When it comes to off-road vehicles, the only sensible choice for hardcore off roader is the Land Rover Defender, says Jonathan Klein of Automobile Magazine.

 

Jonathan, who took the 110 Defender and 90 Models out for a test drive in Malibu, California, believes the iconic Defender is both a no-frills ‘rock crawler’ and a ‘sophisticated urbanite’ in the same vein.

 

Read on to find out what Jonathan had to say...

 

Nicknamed The Beast, it features a new sub frame, differentials, upgraded off-road suspension, a Kahn Design wide-body kit with a full exterior roll-cage, Warn Winch, Kahn Design wheels, BFGoodrich tires, upgraded interior including Corbeau racing seats, a new dash and instrument panel, and a host of other modifications.

 

The Beast has been through an extensive and extreme build to date, and has a price tag — apparently still climbing as of this writing — of $210,000.

 

Both the 90 and 110 feature a Chevrolet Performance E-Rod LS3 crate motor.
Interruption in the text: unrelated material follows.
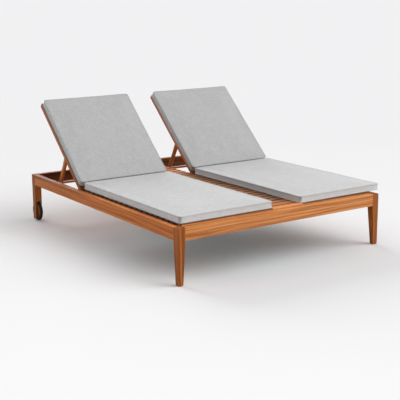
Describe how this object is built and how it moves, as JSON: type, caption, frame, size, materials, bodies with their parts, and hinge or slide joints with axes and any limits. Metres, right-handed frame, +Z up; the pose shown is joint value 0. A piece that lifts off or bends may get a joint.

You probably won’t be stuck on the side of the road in these Defenders.

 

The Humbles also hinted the company is looking into other engine swaps, including a dry-sump LS7 and Chevrolet’s 650-horsepower LT4 supercharged V-8 found in the C7 Corvette Z06 and Cadillac CTS-V.

 

I hop into the 110’s leather-lined bucket racing seats — similar to the sport seats found in the Jaguar F-Type SVR and Range Rover Sport SVR — eager to play with the monstrous truck on the dirt roads of the lemon orchard we have use of.

 

I turn the key to the sound of … silence. The engine doesn’t even crank. Ten minutes later, the battery and engine are separated, and I’m in the more street-prepped 90, instead ripping through some tight and sandy paved roads.

 

I head into the lemon orchard’s tangled web of off-road trails that lead everywhere and nowhere. The squeaks and rattles are a little louder but no worse than any other true off-road vehicle. Drowning the noise is easy, though, with 430 horsepower available.

 

Ripping the Defender through the tight maze, the sound of American displacement singing through the trees, this may as well be the Dakar rally.

 

The knobby tires grab and hook the loose dirt, gravel, bark, and sand that make up the trails, sending rooster tails shooting into the air as the speedometer needle climbs. The racing seats now make perfect sense.

 

And it couldn’t squeak or behave like a normal Defender; it had to be solid, almost Bentley-esque no matter the terrain.